To this day, Wilson has been unable to find out all the details of her grandfather’s life.

“After 70 years, MI5 still won’t release his records as to what he got up to. They’re ‘case sensitive’, whatever that means,” she says.

Yet she is adamant that her grandfather was no straightforward cad. He seems to have been universally loved, quiet, sensitive, well-read, charming. “I wasn’t convinced he was marrying these women for intelligence reasons. I felt he did fall in love with these women. It didn’t feel like a cynical act.”

For Wilson, this family drama marks a new stage in her career. A new beginning after a few intense years and the discovery of a new way of working.

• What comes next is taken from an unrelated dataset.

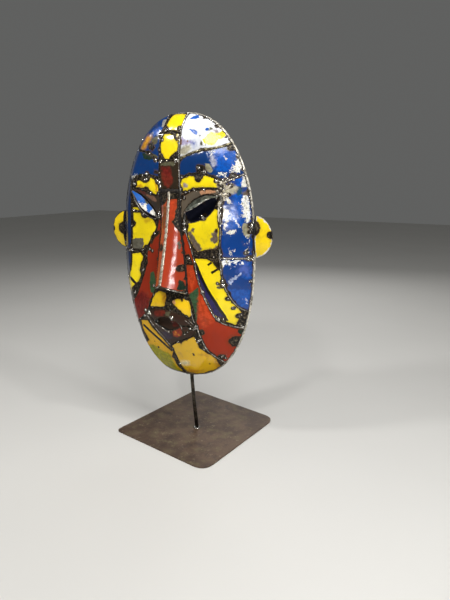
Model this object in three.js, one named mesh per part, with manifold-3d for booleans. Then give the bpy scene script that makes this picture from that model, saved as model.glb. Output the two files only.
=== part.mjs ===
// A face mask welded together from pieces of painted drum steel, on a leaning rod and a square base plate.
// Millimetres, +Z up. The face looks along -Y, and +X is at the viewer's right.
// The origin lies on the underside of the base plate, below the foot of the rod.
import * as THREE from 'three';
import { mergeVertices } from 'three/addons/utils/BufferGeometryUtils.js';
import Module from 'manifold-3d';

const wasm = await Module();
wasm.setup();

// Driving dimensions of the mask. On the mask u runs to the viewer's right, v up and w out of the face.
const MASK_HALF_WIDTH = 167;
const MASK_HALF_HEIGHT = 283;
const MASK_ROUNDNESS = 2.3;
const FACE_DEPTH = 50;
const FACE_DOME = 5;
const FACE_CROSS_CURVE = 0.1;
const SIDE_SLOPE = 1.0;
const SHOULDER_SOFTNESS = 6;
const SHEET = 1.2;
const SEAM_GAP = 0.4;
const TOUCH_GAP = 0.3;
const BACKING_GAP = 3;

// The lower face swells around the mouth, and the eyes sit in shallow hollows.
const MOUTH_SWELL = { rise: 15, v: -130, halfWidth: 75, halfHeight: 65 };
const EYE_HOLLOW = { drop: 5, u: 75, v: 98, halfWidth: 38, halfHeight: 24 };

// Where the mask hangs: the middle of its rim plane, above the underside of the plate.
const MASK_PLACE = { x: -14, y: -15, z: 427 };

// The nose is a wedge of two sheets: where its ridge starts and ends, its foot and its open lower end.
const NOSE_TOP = 128;
const NOSE_TIP = -62;
const NOSE_FOOT = -79;
const NOSE_HALF_WIDTH = 41;
const NOSE_TOP_DEPTH = 55;
const NOSE_TIP_DEPTH = 96;
const NOSE_RIDGE_SAG = 1.35;
const NOSE_SIDE_SWELL = 3.5;
const NOSE_RIDGE_GAP = 1.4;
const NOSE_FOOT_GAP = { across: 0.9, out: 1.1 };
const NOSE_FLOOR_GAP = 3.2;

// How far each upper eyelid droops over its eye, as a share of the eye's height, and how far it stands out.
const RIGHT_VISOR = { droop: 0.36, reach: 17 };
const LEFT_VISOR = { droop: 0.5, reach: 14 };
const VISOR_FOOT_LIFT = 1.9;
const VISOR_END_LIFT = 2.2;

// The ears are domed discs, cut straight a little past their middle.
const EAR_RADIUS = 43;
const EAR_CUT = 6;
const EAR_HEIGHT = 39;
const EAR_RISE = 7;
const EAR_SHEET = 1.6;
const EAR_DEPTH = -3.4;

// The bar round the back of the rim, and the stand.
const RIM_BAR_RADIUS = 3.2;
const RIM_BAR_INSET = 1;
const RIM_BAR_DEPTH = -(SHEET + TOUCH_GAP + RIM_BAR_RADIUS);
const ROD_RADIUS = 4.5;
const ROD_LEAN = 12;
const PLATE_THICKNESS = 3;

const COLOURS = {
  yellow: 0xe8c81e,
  blue: 0x1f4f9e,
  red: 0xa8402a,
  darkRed: 0x6e2b20,
  white: 0xdedfe0,
  lipBrown: 0x4a3a30,
  burntSteel: 0x4d463a,
  navy: 0x131c30,
  bareSteel: 0x8b8578,
  rust: 0x3f3029,
  blackSteel: 0x24211e,
};

function paintedSteel(colour) {
  return new THREE.MeshStandardMaterial({ color: colour, roughness: 0.35, metalness: 0.1 });
}

function bareMetal(colour) {
  return new THREE.MeshStandardMaterial({ color: colour, roughness: 0.6, metalness: 0.7 });
}

// The form of the face

function halfWidthAt(v) {
  const height = Math.min(1, Math.abs(v) / MASK_HALF_HEIGHT);
  return MASK_HALF_WIDTH * (1 - height ** MASK_ROUNDNESS) ** (1 / MASK_ROUNDNESS);
}

function softLesser(a, b, softness) {
  const mix = THREE.MathUtils.clamp(0.5 + (0.5 * (b - a)) / softness, 0, 1);
  return b * (1 - mix) + a * mix - softness * mix * (1 - mix);
}

function bump(u, v, centreU, centreV, halfWidth, halfHeight) {
  return Math.exp(-(((u - centreU) / halfWidth) ** 2) - ((v - centreV) / halfHeight) ** 2);
}

// How far the outer face stands in front of the rim plane at a place on the mask.
function faceDepth(u, v) {
  const halfWidth = halfWidthAt(v);
  const height = Math.min(1, Math.abs(v) / MASK_HALF_HEIGHT);
  const across = Math.min(1, Math.abs(u) / Math.max(halfWidth, 1));
  const swell = MOUTH_SWELL;
  const hollow = EYE_HOLLOW;
  let front = FACE_DEPTH * Math.sqrt(1 - height ** FACE_DOME) * (1 - FACE_CROSS_CURVE * across * across);
  front += swell.rise * bump(u, v, 0, swell.v, swell.halfWidth, swell.halfHeight);
  front -= hollow.drop * bump(Math.abs(u), v, hollow.u, hollow.v, hollow.halfWidth, hollow.halfHeight);
  const side = SIDE_SLOPE * Math.max(0, halfWidth - Math.abs(u));
  return Math.max(0, softLesser(side, front, SHOULDER_SOFTNESS));
}

function faceNormal(u, v) {
  const step = 0.5;
  const slopeU = (faceDepth(u + step, v) - faceDepth(u - step, v)) / (2 * step);
  const slopeV = (faceDepth(u, v + step) - faceDepth(u, v - step)) / (2 * step);
  return new THREE.Vector3(-slopeU, -slopeV, 1).normalize();
}

function facePoint(u, v, lift) {
  const point = new THREE.Vector3(u, v, faceDepth(u, v));
  return point.addScaledVector(faceNormal(u, v), lift);
}

// Turning geometry into solids that can be cut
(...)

“Acting is brilliant, but it has felt empowering to also be on the other side of the camera. It is so much more full as a process.”

The next step? “I plan to have more fun,” she grins. “I’m filming His Dark Materials at the moment, flying to Cardiff, doing a bit of acting with a monkey, flying back again. It is all fantasy and madness, great outfits. I’ve never done fantasy before. A mix of Star Trek and Doctor Who – so that is new.

“Then I am going to do King Lear – playing both Cordelia and The Fool on Broadway. So I get to be a wally on stage for a bit. I get to prat around. I have never done Shakespeare professionally, so that is another new thing. Tick it off, don’t have to do that again!”